Abaixo, um pequeno depoimento de Marcos Pimentel ao blog sobre o processo do filme:

“O material de 2002 foi captado totalmente sem recursos e sem finalidade específica. Eu havia acabado de me mudar pra BH (nasci em Juiz de Fora e me mudei pra BH em 2001) e fiquei bem chocado com aquelas caminhadas em meia lua no entorno da Barragem Santa Lúcia. Tive a ideia de levar as crianças para conhecer as casas e universos umas das outras e reuni alguns amigos que topassem filmar isso comigo. Na ocasião, não tinha muita ideia do que faria com este material, só muita certeza de que registrar aquele processo me interessava muito. Depois de filmar, fiz um curta chamado Sobreviventes, que contém alguns fragmentos do encontro das crianças. Este curta circulou por festivais na época (2002) e até ganhou alguns prêmios.
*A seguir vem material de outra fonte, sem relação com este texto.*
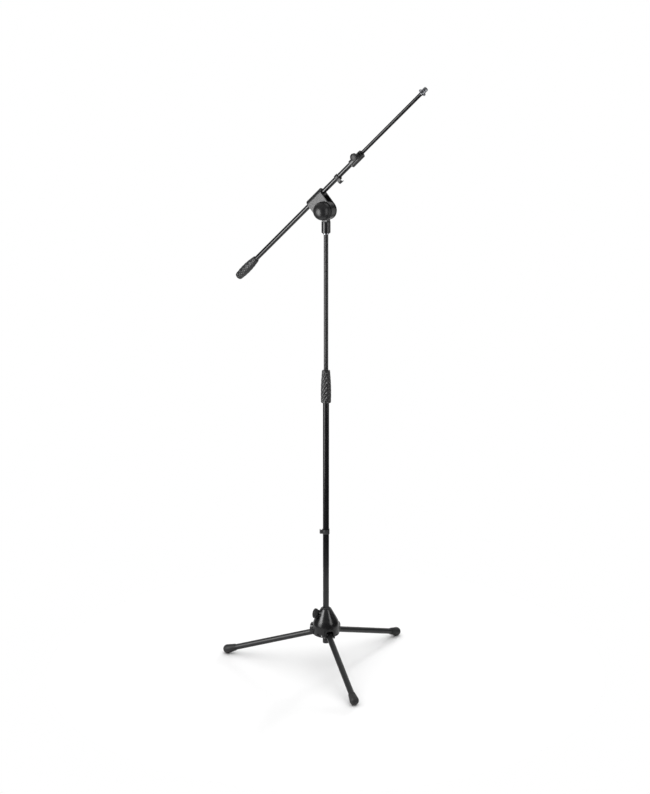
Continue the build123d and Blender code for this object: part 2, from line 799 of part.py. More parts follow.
with BuildPart() as boom_grip:
    grip_floor = boom_tube_back - end_plug_cap - seat
    grip_bore = boom_tube_radius + seat
    lip_radius = grip_mouth_radius - grip_mouth_chamfer
    with BuildSketch(boom_side) as grip_profile:
        with BuildLine():
            Line((grip_back, 0), (grip_back, grip_end_flat_radius))
            ThreePointArc(
                (grip_back, grip_end_flat_radius),
                (grip_back + grip_end_bulge, grip_end_radius - grip_end_bulge),
                (grip_back + grip_end_round, grip_end_radius),
            )
            ThreePointArc(
                (grip_back + grip_end_round, grip_end_radius),
                (grip_widest, grip_widest_radius),
                (grip_mouth - grip_mouth_chamfer, grip_mouth_radius),
            )
            Line((grip_mouth - grip_mouth_chamfer, grip_mouth_radius), (grip_mouth, lip_radius))
            Line((grip_mouth, lip_radius), (grip_mouth, grip_bore))
            Line((grip_mouth, grip_bore), (grip_floor, grip_bore))
            Line((grip_floor, grip_bore), (grip_floor, 0))
            Line((grip_floor, 0), (grip_back, 0))
        make_face()
    revolve(grip_profile.sketch, axis=boom_axis)
save(boom_grip, "boom_grip")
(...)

Só que nele não havia tempo de tela para abordar a complexidade dos processos que havíamos captado. Então, achei por bem deixar o material descansar. Aquele momento em que o Cristian olha pra câmera e me pergunta “Vocês vão voltar amanhã? Vão voltar? Hein?” nunca saiu de mim. Aquele era o último momento das filmagens de 2002, o fim de um domingo. No dia seguinte, eu sabia que não voltaria e sempre fiquei pensando no importante que seria para ele que nós voltássemos. Os anos se passaram, e eu e algumas outras pessoas que participaram daquela enxuta equipe de filmagem tivemos encontros e desencontros com o Cristian. O encontro de 2002 foi tão forte que nunca me deixou, e esses instantes em que voltei a vê-lo e que nossas trajetórias voltaram a se cruzar por alguns segundos me fizeram decidir voltar a esse material. Revi as seis horas filmadas em 2002 e senti que havia parte de um filme ali que poderia dialogar com as trajetórias e histórias de vida dos agora jovens que filmei na infância. E tirei o título do filme exatamente da pergunta que ele me fez no último momento das filmagens de 2002 e sobre a qual nunca deixei de pensar.

– Marcos Pimentel”

>> Amanhã está inédito no circuito comercial.